## START DATA BLOCK

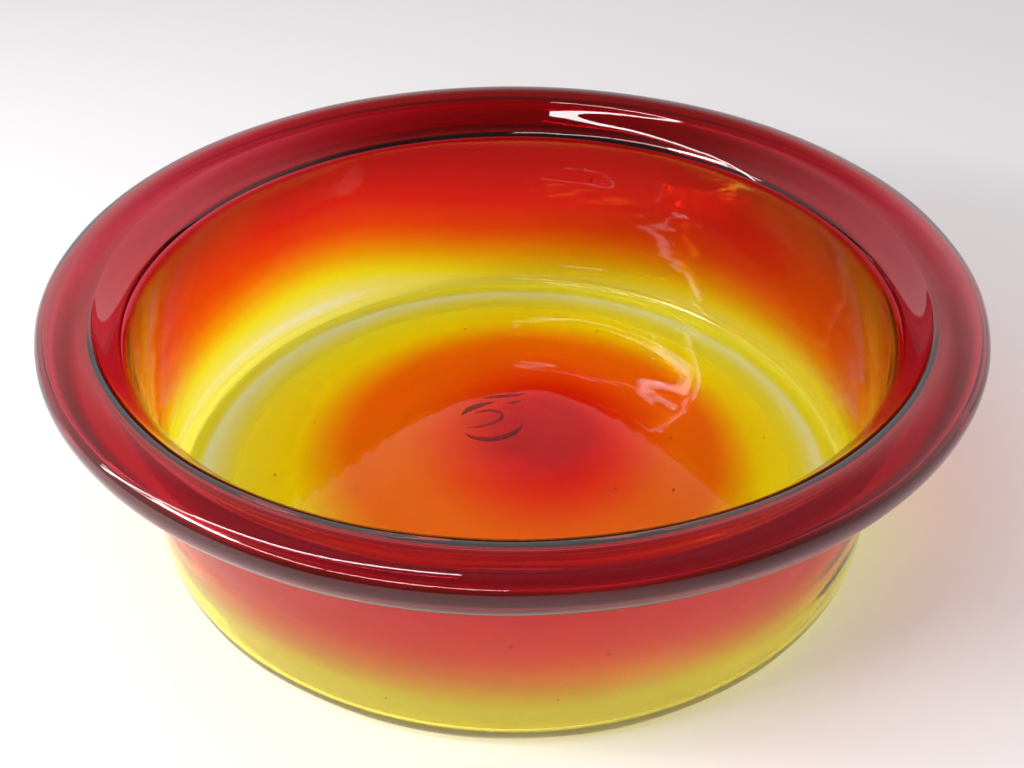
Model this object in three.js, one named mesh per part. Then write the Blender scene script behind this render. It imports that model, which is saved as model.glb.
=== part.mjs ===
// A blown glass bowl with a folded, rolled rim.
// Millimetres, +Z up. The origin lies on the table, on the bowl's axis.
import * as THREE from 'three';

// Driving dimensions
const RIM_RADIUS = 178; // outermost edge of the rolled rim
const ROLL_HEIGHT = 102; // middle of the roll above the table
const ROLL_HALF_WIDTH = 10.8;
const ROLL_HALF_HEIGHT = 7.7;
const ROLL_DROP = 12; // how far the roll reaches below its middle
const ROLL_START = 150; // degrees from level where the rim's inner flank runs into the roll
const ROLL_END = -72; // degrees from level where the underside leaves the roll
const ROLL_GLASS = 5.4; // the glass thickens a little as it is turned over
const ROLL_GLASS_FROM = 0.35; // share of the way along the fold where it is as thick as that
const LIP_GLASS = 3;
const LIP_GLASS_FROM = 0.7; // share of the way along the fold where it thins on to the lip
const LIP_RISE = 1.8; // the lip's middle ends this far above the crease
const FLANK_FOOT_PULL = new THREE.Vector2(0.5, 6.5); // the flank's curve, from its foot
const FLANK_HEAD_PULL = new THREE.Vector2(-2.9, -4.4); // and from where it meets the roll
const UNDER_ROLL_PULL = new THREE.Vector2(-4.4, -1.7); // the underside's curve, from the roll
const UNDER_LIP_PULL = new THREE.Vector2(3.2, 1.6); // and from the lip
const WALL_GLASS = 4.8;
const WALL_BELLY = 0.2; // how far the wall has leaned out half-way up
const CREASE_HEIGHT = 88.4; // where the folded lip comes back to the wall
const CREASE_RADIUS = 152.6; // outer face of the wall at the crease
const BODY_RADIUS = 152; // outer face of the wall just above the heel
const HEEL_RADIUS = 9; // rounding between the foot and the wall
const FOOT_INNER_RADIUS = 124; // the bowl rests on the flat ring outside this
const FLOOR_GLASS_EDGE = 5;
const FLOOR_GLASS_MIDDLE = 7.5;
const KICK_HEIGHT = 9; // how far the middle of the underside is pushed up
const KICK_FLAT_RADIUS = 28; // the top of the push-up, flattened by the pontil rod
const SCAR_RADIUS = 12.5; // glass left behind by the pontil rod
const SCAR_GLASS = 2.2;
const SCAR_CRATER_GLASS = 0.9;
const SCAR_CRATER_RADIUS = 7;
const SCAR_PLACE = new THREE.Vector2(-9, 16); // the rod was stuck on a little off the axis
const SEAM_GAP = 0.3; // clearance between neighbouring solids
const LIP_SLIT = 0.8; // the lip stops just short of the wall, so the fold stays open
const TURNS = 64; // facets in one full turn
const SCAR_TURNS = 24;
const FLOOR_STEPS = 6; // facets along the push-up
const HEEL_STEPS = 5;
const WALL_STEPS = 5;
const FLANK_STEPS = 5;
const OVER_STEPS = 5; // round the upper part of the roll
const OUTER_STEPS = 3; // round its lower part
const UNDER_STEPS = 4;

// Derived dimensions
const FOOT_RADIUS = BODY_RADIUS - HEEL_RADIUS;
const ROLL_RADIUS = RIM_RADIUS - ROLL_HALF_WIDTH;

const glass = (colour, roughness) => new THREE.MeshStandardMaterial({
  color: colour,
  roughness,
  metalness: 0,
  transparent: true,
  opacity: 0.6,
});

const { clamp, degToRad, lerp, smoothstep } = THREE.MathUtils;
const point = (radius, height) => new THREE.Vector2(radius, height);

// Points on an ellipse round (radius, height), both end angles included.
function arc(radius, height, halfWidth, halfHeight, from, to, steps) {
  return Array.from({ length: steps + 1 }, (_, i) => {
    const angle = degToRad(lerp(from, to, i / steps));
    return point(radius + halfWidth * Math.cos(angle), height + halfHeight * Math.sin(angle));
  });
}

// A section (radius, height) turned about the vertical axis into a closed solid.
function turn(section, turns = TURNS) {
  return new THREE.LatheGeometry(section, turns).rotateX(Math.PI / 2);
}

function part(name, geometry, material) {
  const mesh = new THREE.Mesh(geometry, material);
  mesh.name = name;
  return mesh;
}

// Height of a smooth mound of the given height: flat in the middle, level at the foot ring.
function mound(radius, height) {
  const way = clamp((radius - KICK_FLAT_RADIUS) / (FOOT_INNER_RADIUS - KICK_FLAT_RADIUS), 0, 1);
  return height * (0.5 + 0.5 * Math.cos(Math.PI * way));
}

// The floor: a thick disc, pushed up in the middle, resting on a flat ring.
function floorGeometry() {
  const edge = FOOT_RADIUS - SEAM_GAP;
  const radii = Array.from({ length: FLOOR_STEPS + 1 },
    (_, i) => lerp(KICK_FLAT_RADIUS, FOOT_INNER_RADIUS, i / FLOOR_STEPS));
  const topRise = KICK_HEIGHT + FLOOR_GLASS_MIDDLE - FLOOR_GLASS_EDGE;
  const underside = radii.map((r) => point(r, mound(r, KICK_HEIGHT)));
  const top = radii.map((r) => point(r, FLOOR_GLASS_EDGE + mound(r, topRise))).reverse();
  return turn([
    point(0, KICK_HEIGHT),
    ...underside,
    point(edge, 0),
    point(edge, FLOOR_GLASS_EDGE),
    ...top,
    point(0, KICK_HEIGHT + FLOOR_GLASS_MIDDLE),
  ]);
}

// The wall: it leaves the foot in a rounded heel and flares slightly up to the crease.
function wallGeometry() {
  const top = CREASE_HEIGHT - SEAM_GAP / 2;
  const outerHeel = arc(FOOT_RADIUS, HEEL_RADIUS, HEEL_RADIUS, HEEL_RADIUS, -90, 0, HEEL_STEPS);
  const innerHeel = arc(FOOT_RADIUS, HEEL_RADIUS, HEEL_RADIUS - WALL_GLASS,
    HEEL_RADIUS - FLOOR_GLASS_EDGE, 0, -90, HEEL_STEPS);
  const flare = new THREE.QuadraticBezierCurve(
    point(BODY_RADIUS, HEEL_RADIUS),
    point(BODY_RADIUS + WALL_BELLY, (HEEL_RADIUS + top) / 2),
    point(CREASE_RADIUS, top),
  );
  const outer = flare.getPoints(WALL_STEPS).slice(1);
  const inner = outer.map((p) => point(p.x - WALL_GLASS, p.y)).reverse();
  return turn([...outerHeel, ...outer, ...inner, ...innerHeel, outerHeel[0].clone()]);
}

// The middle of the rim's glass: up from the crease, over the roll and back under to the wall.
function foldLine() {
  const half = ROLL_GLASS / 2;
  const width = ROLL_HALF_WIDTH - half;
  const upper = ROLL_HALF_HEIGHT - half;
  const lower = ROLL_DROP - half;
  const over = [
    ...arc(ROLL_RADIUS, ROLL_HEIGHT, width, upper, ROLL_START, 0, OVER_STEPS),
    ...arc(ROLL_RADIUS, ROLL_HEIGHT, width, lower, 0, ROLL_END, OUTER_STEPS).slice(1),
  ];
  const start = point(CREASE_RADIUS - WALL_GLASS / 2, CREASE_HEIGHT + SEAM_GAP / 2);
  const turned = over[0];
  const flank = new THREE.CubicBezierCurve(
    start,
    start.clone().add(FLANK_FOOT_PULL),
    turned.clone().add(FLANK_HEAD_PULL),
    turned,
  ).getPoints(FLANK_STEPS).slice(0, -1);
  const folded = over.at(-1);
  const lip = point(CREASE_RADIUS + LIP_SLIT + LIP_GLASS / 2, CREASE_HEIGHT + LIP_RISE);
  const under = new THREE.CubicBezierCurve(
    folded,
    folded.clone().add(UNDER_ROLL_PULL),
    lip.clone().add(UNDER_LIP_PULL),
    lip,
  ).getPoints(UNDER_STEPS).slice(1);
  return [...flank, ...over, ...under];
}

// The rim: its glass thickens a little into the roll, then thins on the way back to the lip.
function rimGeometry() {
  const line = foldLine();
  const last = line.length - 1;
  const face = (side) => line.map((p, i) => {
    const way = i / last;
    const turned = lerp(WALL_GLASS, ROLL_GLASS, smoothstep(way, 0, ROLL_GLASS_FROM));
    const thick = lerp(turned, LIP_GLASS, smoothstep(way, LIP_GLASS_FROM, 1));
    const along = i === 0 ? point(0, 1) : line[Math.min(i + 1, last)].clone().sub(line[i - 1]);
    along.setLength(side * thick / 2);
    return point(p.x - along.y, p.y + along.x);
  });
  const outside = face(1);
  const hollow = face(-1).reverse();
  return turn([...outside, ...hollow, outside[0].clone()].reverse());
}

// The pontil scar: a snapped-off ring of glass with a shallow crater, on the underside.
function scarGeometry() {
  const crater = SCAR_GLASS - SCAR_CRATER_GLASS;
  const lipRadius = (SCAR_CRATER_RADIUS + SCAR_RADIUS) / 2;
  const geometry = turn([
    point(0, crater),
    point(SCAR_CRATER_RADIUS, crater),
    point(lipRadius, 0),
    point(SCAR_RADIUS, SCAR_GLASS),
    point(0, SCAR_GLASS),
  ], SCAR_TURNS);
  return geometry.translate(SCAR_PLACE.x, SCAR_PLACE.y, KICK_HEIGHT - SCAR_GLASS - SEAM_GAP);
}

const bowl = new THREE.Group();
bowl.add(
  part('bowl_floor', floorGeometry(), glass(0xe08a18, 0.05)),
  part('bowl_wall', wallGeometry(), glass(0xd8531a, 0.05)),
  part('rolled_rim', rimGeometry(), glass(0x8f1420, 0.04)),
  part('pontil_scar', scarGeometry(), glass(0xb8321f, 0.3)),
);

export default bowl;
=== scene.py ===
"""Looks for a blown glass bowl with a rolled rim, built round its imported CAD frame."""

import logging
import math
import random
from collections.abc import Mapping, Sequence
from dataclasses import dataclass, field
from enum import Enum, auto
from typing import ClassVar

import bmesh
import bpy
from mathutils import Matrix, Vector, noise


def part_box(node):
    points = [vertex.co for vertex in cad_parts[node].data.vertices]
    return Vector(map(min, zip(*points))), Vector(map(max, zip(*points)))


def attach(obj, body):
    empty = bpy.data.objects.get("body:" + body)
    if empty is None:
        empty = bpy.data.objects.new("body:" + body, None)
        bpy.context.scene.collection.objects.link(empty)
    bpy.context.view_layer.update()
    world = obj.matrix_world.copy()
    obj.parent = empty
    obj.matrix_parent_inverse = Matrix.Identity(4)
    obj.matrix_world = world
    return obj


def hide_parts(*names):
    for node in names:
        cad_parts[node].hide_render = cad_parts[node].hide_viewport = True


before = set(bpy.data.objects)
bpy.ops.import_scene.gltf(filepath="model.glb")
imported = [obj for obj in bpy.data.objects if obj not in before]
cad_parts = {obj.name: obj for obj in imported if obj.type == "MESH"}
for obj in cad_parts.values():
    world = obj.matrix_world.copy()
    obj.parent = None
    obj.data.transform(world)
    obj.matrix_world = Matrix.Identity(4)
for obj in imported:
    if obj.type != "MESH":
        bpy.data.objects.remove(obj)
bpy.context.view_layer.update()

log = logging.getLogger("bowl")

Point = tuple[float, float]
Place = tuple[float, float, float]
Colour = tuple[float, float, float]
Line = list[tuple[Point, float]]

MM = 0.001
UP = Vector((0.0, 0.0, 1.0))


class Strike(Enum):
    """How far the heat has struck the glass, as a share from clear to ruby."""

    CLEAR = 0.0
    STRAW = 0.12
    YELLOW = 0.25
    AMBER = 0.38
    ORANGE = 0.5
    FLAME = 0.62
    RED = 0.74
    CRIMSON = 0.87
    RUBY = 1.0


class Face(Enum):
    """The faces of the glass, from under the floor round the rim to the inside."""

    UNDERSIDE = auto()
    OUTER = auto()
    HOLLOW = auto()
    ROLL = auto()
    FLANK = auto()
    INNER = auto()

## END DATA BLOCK

* WORK TO COMPLETE *
From the very first line of the data through the line with "import * as THREE from 'three';" in it, please reproduce each line exactly and output nothing more.

* WRITTEN REPLY *
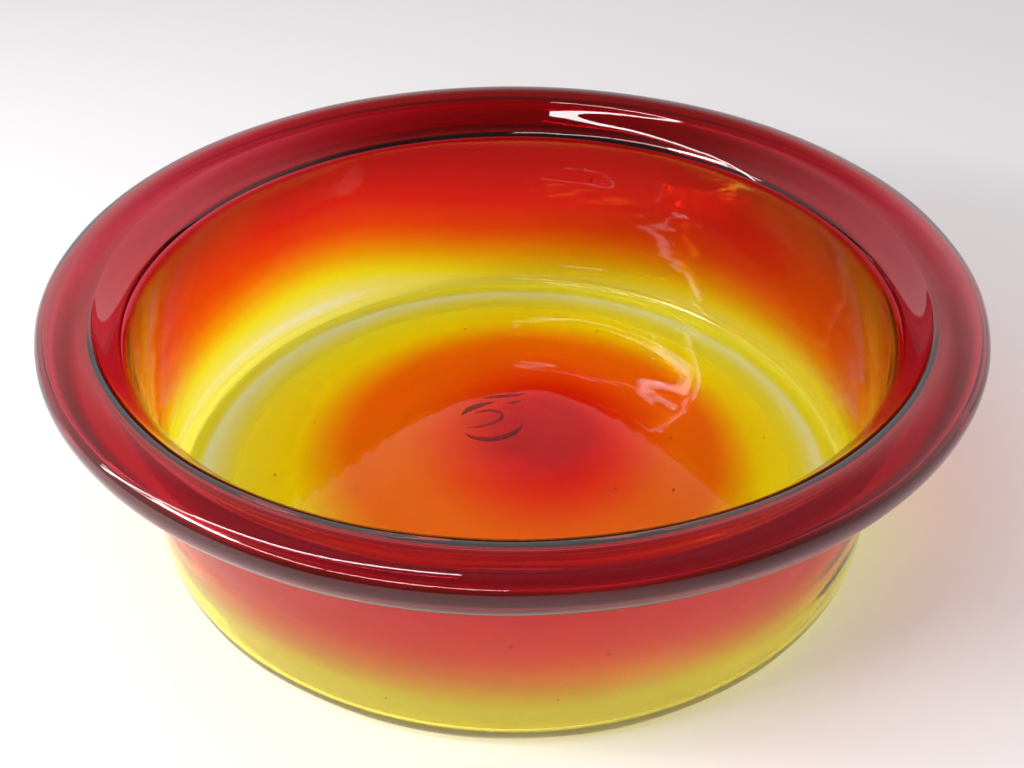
Model this object in three.js, one named mesh per part. Then write the Blender scene script behind this render. It imports that model, which is saved as model.glb.
=== part.mjs ===
// A blown glass bowl with a folded, rolled rim.
// Millimetres, +Z up. The origin lies on the table, on the bowl's axis.
import * as THREE from 'three';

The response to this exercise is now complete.